▶ _INFORMATION PROVIDED_:
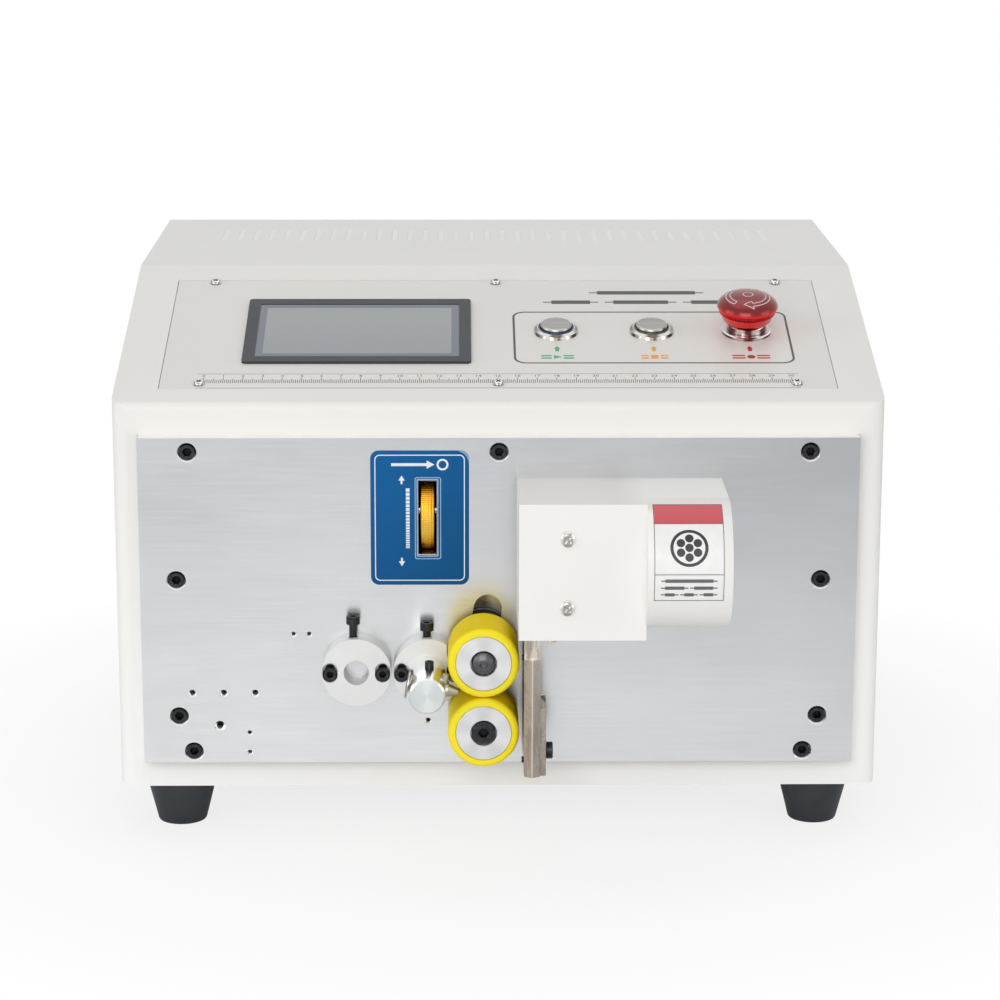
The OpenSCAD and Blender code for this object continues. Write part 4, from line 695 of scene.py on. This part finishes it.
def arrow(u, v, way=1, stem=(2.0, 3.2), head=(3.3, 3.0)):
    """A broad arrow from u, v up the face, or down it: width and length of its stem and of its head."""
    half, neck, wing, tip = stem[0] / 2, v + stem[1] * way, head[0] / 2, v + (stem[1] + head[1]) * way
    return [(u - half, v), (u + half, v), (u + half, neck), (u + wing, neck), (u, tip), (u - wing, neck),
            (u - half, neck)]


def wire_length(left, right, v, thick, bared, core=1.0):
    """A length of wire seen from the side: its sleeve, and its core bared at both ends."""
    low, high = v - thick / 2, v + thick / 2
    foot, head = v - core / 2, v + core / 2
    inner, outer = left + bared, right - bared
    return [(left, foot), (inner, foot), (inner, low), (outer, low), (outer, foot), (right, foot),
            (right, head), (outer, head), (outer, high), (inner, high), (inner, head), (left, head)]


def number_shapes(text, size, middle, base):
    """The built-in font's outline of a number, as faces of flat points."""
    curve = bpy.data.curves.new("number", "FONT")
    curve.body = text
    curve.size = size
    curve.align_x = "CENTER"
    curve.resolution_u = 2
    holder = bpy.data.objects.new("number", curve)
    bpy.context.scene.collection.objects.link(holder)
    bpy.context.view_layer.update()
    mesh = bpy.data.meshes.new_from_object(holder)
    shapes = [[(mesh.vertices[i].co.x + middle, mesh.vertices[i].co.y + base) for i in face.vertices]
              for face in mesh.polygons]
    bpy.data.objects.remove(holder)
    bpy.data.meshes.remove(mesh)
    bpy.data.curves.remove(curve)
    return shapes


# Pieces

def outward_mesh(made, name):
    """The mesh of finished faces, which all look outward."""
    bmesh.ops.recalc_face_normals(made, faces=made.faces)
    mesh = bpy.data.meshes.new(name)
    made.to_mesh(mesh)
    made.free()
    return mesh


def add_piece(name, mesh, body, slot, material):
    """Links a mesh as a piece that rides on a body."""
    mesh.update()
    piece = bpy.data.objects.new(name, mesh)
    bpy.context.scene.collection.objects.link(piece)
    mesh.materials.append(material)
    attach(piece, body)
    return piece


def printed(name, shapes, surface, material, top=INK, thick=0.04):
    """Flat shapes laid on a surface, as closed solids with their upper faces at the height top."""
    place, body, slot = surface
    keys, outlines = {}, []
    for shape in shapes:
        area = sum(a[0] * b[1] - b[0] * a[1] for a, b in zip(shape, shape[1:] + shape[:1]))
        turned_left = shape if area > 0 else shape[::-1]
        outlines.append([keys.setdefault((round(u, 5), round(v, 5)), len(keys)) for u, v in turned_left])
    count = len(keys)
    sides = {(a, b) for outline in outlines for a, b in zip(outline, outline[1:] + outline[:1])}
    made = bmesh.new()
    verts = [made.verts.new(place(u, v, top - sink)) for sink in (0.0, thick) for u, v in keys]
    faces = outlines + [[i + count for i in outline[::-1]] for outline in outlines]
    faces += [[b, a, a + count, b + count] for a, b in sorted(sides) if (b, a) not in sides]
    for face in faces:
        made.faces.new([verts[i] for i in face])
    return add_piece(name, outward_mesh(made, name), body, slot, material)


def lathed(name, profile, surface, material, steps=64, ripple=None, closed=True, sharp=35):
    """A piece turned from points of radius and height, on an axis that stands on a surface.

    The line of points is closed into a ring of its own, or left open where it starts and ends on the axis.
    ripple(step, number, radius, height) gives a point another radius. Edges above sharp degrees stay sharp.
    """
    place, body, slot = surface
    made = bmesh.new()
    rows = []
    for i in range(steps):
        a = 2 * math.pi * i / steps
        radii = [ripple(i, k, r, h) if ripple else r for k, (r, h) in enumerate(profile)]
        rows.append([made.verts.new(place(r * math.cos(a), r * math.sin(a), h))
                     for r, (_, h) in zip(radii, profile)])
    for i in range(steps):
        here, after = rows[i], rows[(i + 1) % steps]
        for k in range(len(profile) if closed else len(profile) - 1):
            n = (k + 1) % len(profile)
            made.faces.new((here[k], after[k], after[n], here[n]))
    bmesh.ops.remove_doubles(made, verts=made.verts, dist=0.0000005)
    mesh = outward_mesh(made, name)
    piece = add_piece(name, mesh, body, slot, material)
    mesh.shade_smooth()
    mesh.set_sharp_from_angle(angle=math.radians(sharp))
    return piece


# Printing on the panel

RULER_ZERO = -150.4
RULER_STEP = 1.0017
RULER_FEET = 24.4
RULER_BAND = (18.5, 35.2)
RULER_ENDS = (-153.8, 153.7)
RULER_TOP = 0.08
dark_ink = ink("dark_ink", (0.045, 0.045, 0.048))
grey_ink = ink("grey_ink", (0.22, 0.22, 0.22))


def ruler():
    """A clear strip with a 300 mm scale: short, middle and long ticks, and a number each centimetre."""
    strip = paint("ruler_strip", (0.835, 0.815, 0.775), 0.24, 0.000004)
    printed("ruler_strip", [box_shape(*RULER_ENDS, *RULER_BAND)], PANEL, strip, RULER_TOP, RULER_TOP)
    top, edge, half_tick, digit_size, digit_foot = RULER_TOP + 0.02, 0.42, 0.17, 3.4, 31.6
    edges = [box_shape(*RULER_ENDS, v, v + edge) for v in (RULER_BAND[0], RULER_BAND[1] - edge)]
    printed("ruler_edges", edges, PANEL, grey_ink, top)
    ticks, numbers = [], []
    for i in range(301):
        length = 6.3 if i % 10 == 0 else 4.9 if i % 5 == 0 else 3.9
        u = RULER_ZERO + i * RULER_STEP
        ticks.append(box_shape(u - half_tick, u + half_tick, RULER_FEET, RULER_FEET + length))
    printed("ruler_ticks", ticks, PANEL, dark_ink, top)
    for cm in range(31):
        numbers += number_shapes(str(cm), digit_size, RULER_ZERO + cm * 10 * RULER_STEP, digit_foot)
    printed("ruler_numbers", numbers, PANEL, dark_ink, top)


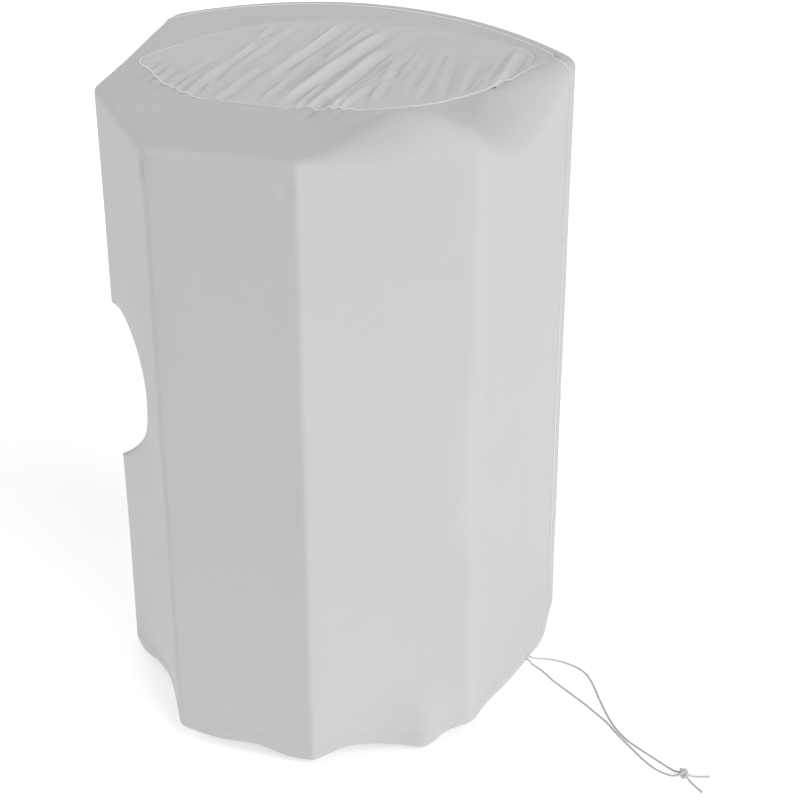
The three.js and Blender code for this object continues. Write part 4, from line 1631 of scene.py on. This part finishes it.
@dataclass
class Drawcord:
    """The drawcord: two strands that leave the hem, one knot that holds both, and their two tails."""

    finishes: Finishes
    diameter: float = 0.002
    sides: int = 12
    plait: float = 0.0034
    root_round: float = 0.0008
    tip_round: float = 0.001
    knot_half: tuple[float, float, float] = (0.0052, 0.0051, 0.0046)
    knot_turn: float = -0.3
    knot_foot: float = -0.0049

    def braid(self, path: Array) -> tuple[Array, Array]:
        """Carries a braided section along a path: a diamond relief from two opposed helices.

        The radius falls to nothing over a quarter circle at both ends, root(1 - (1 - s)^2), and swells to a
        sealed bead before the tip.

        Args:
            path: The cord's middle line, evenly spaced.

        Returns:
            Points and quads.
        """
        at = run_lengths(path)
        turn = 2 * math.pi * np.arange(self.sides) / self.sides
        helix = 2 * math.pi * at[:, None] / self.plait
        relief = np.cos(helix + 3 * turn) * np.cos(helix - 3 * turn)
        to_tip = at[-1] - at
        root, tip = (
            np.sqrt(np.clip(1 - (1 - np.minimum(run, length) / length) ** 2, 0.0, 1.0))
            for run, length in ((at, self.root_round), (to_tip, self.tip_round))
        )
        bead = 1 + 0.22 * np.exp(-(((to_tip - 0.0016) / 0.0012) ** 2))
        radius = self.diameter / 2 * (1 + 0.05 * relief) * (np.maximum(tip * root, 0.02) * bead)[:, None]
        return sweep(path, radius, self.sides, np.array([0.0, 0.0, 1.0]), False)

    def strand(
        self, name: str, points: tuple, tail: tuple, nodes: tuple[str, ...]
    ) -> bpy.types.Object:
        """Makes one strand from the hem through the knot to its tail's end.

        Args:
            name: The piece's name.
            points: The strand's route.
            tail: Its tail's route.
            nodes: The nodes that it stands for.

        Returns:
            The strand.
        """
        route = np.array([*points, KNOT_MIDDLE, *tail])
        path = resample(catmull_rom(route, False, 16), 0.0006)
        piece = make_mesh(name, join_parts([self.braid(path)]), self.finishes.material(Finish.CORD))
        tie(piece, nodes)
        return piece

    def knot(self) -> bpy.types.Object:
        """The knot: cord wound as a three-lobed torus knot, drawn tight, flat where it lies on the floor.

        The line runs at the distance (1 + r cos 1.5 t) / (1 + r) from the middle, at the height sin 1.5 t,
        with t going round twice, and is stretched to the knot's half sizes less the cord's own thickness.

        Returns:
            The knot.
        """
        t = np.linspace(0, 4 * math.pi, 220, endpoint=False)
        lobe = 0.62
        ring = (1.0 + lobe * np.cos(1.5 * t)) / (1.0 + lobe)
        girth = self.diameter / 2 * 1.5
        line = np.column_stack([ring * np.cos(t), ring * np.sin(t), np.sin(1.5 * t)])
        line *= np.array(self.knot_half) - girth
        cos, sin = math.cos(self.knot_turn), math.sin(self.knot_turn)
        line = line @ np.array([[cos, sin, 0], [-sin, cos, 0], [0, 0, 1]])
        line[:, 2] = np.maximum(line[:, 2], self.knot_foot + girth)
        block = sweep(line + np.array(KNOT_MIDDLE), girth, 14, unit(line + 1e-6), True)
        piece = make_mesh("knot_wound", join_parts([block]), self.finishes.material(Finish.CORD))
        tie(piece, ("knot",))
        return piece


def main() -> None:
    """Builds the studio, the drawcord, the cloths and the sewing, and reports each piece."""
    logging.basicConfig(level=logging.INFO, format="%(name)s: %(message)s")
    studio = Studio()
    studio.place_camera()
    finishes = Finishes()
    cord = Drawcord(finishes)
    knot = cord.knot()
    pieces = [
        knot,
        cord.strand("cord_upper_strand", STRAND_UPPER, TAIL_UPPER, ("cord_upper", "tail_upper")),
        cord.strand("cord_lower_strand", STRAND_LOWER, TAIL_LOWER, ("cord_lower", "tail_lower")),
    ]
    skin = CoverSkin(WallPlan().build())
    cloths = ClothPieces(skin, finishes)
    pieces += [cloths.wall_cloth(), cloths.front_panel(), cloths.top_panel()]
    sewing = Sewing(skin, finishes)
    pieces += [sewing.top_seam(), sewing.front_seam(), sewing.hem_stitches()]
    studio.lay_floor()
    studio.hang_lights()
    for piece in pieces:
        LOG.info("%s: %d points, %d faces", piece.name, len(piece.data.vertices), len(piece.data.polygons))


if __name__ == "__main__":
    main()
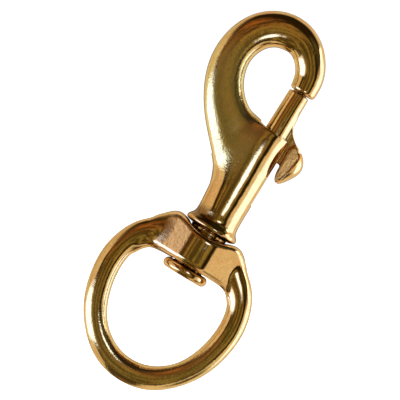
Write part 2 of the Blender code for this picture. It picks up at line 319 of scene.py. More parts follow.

▶ _CHALLENGE_: Reproduce verbatim only this range: the first line of the material through the line that contains "head), (left, head)]", inclusive.

▶ _EXERCISE RESULT_:
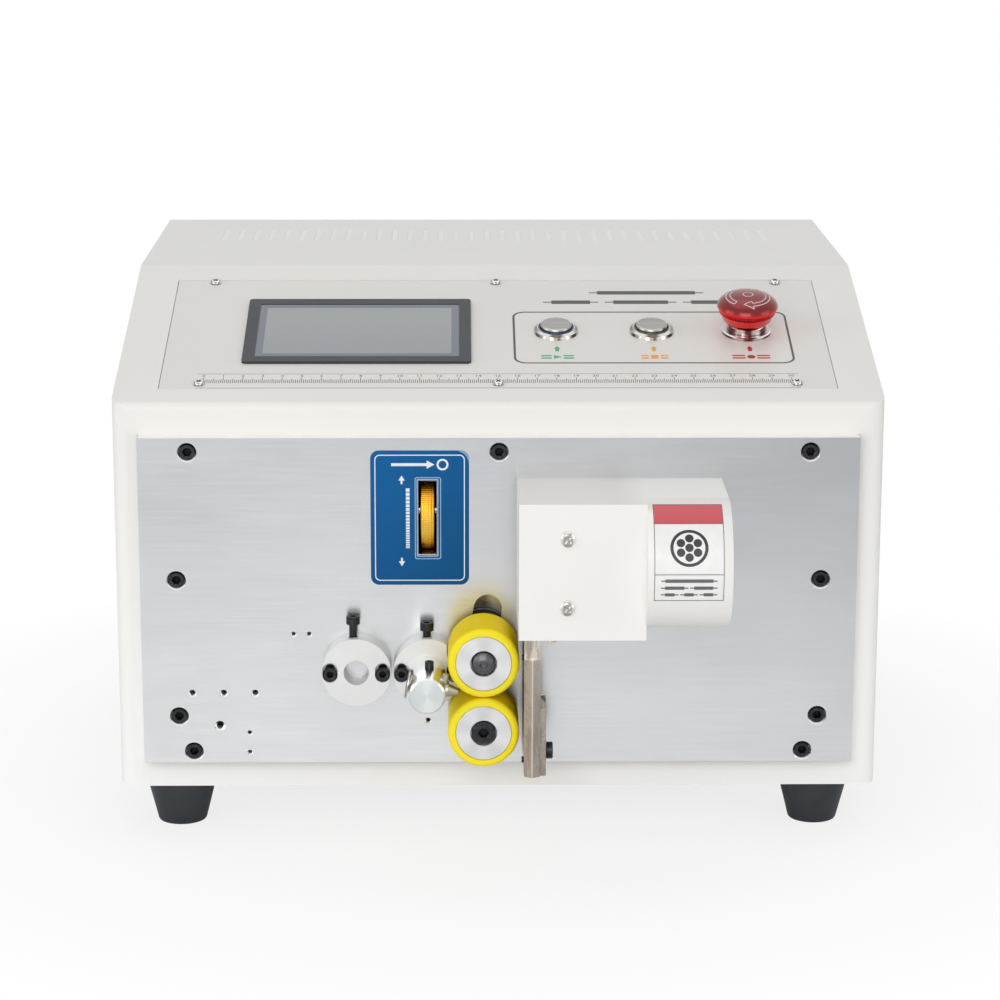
The OpenSCAD and Blender code for this object continues. Write part 4, from line 695 of scene.py on. This part finishes it.
def arrow(u, v, way=1, stem=(2.0, 3.2), head=(3.3, 3.0)):
    """A broad arrow from u, v up the face, or down it: width and length of its stem and of its head."""
    half, neck, wing, tip = stem[0] / 2, v + stem[1] * way, head[0] / 2, v + (stem[1] + head[1]) * way
    return [(u - half, v), (u + half, v), (u + half, neck), (u + wing, neck), (u, tip), (u - wing, neck),
            (u - half, neck)]


def wire_length(left, right, v, thick, bared, core=1.0):
    """A length of wire seen from the side: its sleeve, and its core bared at both ends."""
    low, high = v - thick / 2, v + thick / 2
    foot, head = v - core / 2, v + core / 2
    inner, outer = left + bared, right - bared
    return [(left, foot), (inner, foot), (inner, low), (outer, low), (outer, foot), (right, foot),
            (right, head), (outer, head), (outer, high), (inner, high), (inner, head), (left, head)]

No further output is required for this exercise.